• **GOAL**:
For each line that holds "from", copy the line out.
***
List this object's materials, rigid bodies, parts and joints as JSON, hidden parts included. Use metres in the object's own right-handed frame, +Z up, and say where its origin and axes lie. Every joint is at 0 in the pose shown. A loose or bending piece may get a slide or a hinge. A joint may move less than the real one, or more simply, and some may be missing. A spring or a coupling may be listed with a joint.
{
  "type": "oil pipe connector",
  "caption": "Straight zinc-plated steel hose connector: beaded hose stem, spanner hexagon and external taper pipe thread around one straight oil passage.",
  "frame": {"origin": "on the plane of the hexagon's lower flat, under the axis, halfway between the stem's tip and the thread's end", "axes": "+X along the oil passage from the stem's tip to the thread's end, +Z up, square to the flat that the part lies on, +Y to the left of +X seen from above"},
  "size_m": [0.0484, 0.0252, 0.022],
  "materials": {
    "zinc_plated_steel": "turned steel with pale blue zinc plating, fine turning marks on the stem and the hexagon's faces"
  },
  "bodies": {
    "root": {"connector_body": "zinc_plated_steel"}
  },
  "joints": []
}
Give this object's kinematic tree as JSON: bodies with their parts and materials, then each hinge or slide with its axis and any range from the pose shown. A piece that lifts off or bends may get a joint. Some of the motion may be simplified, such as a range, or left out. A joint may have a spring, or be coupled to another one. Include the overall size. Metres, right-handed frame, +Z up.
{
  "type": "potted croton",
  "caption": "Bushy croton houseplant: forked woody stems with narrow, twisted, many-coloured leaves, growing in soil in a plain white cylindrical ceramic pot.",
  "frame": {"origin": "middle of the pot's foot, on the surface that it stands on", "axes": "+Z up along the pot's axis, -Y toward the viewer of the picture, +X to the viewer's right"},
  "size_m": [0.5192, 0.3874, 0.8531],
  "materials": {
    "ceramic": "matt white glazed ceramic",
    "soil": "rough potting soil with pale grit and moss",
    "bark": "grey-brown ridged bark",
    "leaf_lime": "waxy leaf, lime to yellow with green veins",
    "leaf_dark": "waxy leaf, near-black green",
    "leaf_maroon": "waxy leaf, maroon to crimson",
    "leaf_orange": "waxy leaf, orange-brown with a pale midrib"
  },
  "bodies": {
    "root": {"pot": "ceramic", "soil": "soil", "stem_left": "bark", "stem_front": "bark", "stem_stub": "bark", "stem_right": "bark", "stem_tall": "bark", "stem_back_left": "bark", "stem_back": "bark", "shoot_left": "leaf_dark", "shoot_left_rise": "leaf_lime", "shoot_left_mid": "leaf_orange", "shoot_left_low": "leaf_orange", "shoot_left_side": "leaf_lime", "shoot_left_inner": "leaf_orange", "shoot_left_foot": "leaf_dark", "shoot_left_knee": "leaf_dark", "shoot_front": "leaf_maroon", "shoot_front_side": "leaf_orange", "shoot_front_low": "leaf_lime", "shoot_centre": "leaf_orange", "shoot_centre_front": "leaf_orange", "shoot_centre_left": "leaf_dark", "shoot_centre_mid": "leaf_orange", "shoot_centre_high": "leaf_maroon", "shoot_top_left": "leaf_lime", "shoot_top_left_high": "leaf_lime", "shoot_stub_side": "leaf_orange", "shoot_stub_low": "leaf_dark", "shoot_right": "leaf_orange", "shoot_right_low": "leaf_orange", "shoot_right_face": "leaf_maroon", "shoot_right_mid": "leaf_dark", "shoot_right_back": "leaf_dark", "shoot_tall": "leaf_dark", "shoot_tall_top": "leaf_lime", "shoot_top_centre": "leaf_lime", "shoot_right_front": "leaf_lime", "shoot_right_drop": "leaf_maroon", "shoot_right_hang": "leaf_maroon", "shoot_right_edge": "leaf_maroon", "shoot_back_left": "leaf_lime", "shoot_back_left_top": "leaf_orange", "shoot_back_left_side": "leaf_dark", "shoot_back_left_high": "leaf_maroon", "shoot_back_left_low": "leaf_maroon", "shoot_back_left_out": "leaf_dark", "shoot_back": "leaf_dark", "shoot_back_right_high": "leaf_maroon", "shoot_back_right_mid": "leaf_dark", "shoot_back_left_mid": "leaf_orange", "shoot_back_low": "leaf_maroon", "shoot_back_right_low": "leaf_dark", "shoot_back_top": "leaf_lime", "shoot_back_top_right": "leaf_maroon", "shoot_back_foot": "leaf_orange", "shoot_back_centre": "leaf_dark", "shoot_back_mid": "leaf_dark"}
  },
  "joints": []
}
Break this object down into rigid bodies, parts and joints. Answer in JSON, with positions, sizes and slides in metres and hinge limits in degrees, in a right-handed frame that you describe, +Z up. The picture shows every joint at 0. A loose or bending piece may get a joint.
***
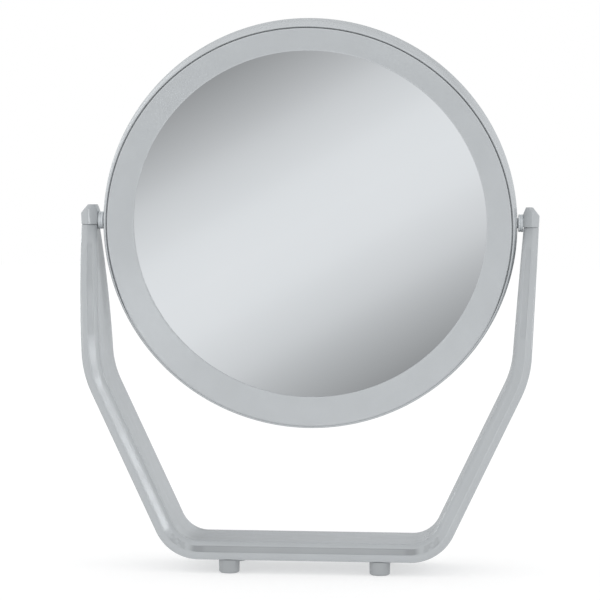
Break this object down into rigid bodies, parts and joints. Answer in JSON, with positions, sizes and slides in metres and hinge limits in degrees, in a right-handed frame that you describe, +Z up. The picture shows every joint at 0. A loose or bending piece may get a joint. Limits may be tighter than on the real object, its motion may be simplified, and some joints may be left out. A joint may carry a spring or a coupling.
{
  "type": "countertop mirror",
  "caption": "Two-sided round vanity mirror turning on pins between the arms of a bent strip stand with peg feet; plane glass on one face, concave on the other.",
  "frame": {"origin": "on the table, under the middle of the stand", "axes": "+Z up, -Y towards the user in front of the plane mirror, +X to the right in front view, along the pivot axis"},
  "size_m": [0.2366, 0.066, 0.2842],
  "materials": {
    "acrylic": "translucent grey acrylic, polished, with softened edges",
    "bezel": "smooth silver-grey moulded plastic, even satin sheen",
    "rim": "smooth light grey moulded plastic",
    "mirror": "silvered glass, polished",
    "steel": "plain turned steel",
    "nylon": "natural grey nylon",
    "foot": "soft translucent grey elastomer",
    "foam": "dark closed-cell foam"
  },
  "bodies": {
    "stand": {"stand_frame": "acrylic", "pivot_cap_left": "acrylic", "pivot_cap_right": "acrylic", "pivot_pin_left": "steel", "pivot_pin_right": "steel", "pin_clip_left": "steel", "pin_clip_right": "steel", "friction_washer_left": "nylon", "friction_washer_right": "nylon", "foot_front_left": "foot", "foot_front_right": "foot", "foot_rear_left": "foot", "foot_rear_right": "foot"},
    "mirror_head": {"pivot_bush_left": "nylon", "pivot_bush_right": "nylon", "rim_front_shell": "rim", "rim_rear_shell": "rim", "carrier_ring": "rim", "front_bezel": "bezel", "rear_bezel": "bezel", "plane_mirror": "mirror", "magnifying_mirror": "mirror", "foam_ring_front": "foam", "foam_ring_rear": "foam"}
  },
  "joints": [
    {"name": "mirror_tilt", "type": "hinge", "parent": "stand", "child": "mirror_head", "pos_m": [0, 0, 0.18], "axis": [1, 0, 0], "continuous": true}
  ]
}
***
• **SOLUTION TO THE EXERCISE**:
  "frame": {"origin": "on the plane of the hexagon's lower flat, under the axis, halfway between the stem's tip and the thread's end", "axes": "+X along the oil passage from the stem's tip to the thread's end, +Z up, square to the flat that the part lies on, +Y to the left of +X seen from above"},
Give this object's kinematic tree as JSON: bodies with their parts and materials, then each hinge or slide with its axis and any range from the pose shown. A piece that lifts off or bends may get a joint. Some of the motion may be simplified, such as a range, or left out. A joint may have a spring, or be coupled to another one. Include the overall size. Metres, right-handed frame, +Z up.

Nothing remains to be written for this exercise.